I started stirring the tomato/hamburger mixture, considering putting my iPod back in my ears (I had been listening to Harry Potter 4 earlier), when an unexpected smell assaulted my nose. Where I had expected to smell tomatoes, I instead smelled apples. Apples? Fear crept over my thoughts. No. It couldn't. I recalled in a quick flash the bottle sitting next to the one I had grabbed being labeled as "Duchess". I knew that was applesauce. Mom had labeled it to distinguish what kind of apples she had used. I quickly grabbed a discarded lid from the opened bottles. "06" was all it said. I looked back at the skillet. No. No way. But this wasn't labeled as applesauce. Also, it was pink! Applesauce isn't pink.
And then it hit me like a load of bricks over the head. Mom's specialty applesauce, the one you had to ask nicely and bat your eyes to get a jar of, only surpassed in difficulty by fruit cocktail, was strawberry applesauce. And it was pink. I gingerly scraped the side of the opened jar with my finger, then slowly licked the offending sauce off. It was, without a doubt, strawberry applesauce.
Now what was I to do?! I just poured two bottles of precious applesauce over the only hamburger I had. One of the television watchers reassured me, saying he would often grate apples into his ground beef and it takes on the texture and flavor of hamburger, but it's healthier! That made me feel better, but this was two pints of applesauce, not a grated apple. I called Mom and she laughed and laughed, accusing me of having New Bride syndrome, and told me to rinse it off, then put tomato sauce on. "Sister-in-law Jr. always rinses off her hamburger after cooking it. Granted, I think it takes away the flavor, but that's just me." "Oh, so you think that taking away the flavor is the best option here?" "Wait, it's already cooked?"
[groan]
I chatted at Yellow and told him the horrible thing I had done. He suggested that we could just change the name and call it Orchard Tender's Pie instead. I rolled my eyes, waiting for a real response until I realized... he was serious.

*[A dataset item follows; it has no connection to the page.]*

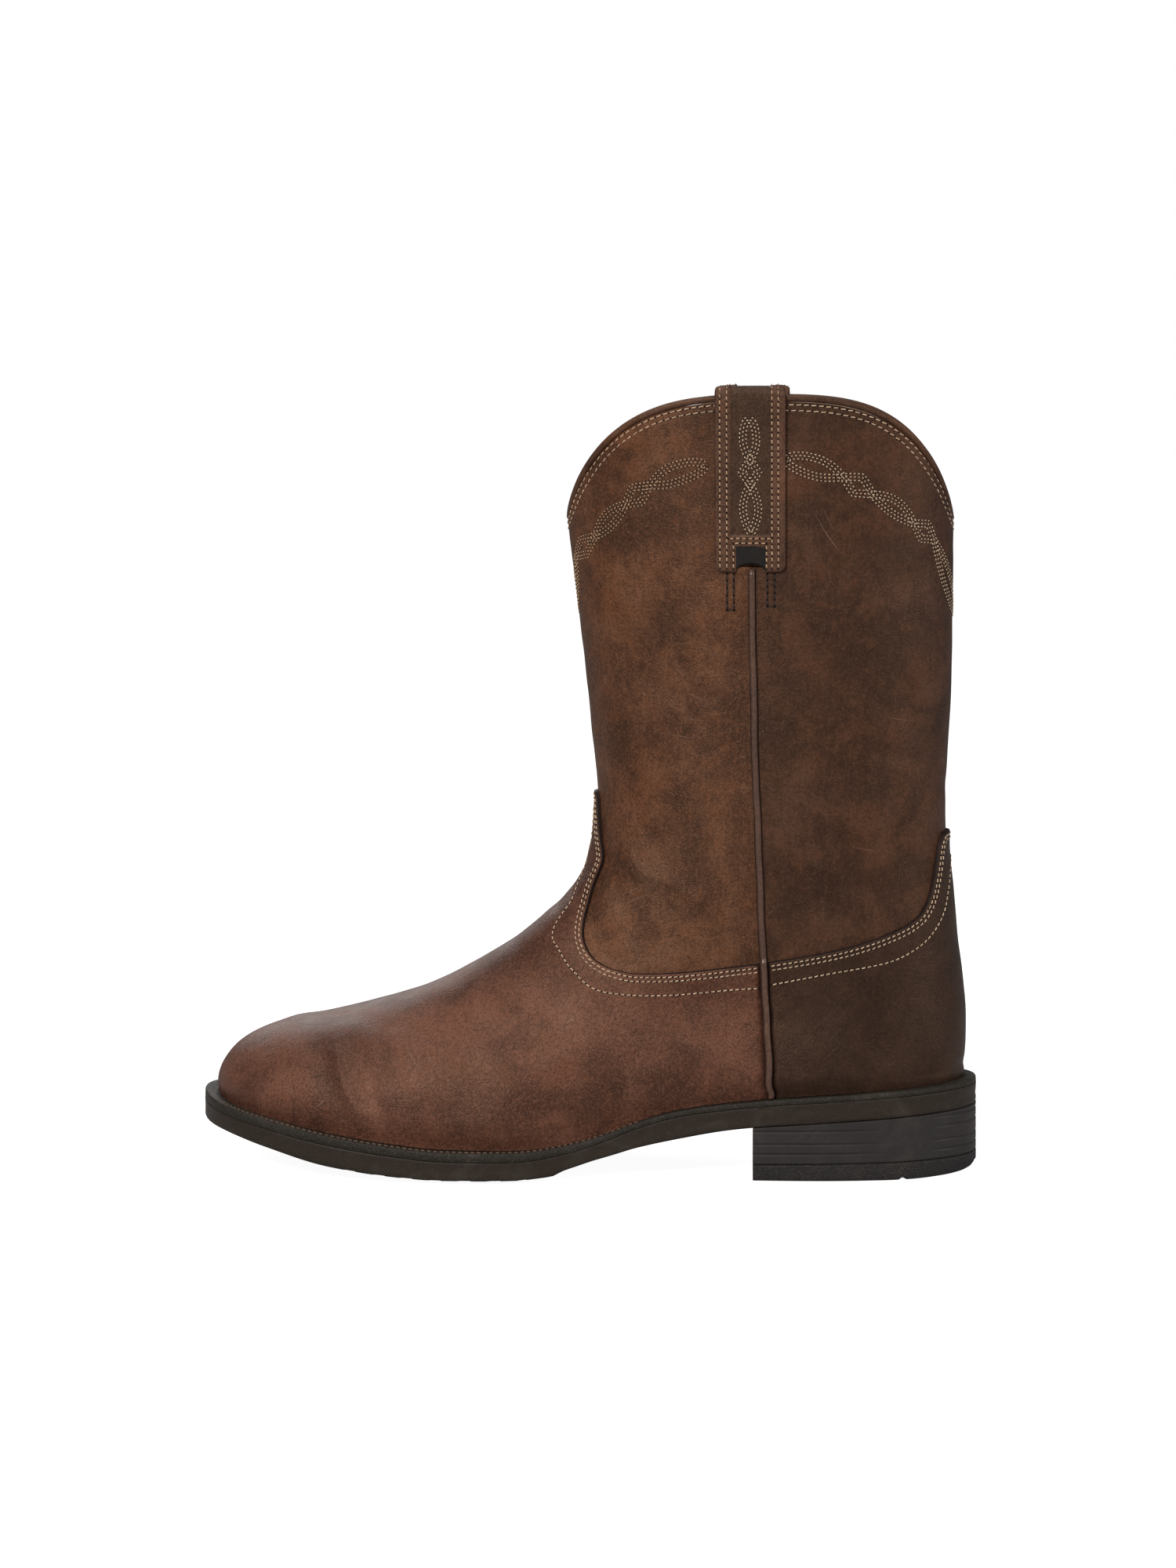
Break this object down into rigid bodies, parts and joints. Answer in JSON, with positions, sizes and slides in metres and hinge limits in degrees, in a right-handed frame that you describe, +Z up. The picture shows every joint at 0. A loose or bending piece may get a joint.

I knew it was ridiculous. I couldn't leave the applesauce in with the hamburger and keep going! .... could I? Of course, now that the idea was planted in my head, I couldn't shake it. But what if it tasted amazing?! This is how new recipes are born, isn't it? And if I didn't keep going, all of that strawberry applesauce would be wasted. But then again, if I kept going and it was gross, the potatoes, hamburger, green beans and cheese would be wasted. [sigh] Dilemmas!
I couldn't bring myself to taste the hamburger/applesauce mixture. Finally I told Yellow that he would have to come from work and taste it himself. He was leaving momentarily anyway, so we decided that would be the plan. He still finds this plan faulty, since he is basically a living garbage disposal... he'd eat anything. But I figured that if it was so gross that even he didn't like it, I knew it would be a very bad idea.
He came. He tasted. He approved. I doubted. I tasted. I wavered.
I think it was the fact that I got a large bite of hamburger. It wasn't so bad at first, but when I actually started chewing a large piece of hamburger with a lingering applesauce taste in my mouth, I wasn't convinced. I hemmed. I hawed. Do I waste it? Should I be brave? What do I do?!
I've never been good with decisions.
Finally, with a promise from Yellow that if I didn't like it, he'd eat it every day for lunch so that it wouldn't be wasted, I went ahead and finished making the dish. Heartless went to bed. She was tired and doesn't like fruit anyway. This dish had been ruined for her. We finished baking and laundry and took it home. Yellow took a big piece; I took a small piece.
Honestly? It wasn't half bad. Yeah, I wouldn't make it again on purpose. But if you took a bite and imagined that you had taken a bite of Shepherd's Pie and then a bite of applesauce, it wasn't bad at all. We both ate it for lunch for the next several days until it was gone.
Conclusions:
- Yellow truly will always think I'm a good cook and like everything I make.
- Being brave isn't as dreadful as I imagined.
- Heartless, you would have gotten dinner had you let me put Death in. I wouldn't have confused applesauce with large chunks of tomatoes, along with celery and onions. I blame this whole thing on you.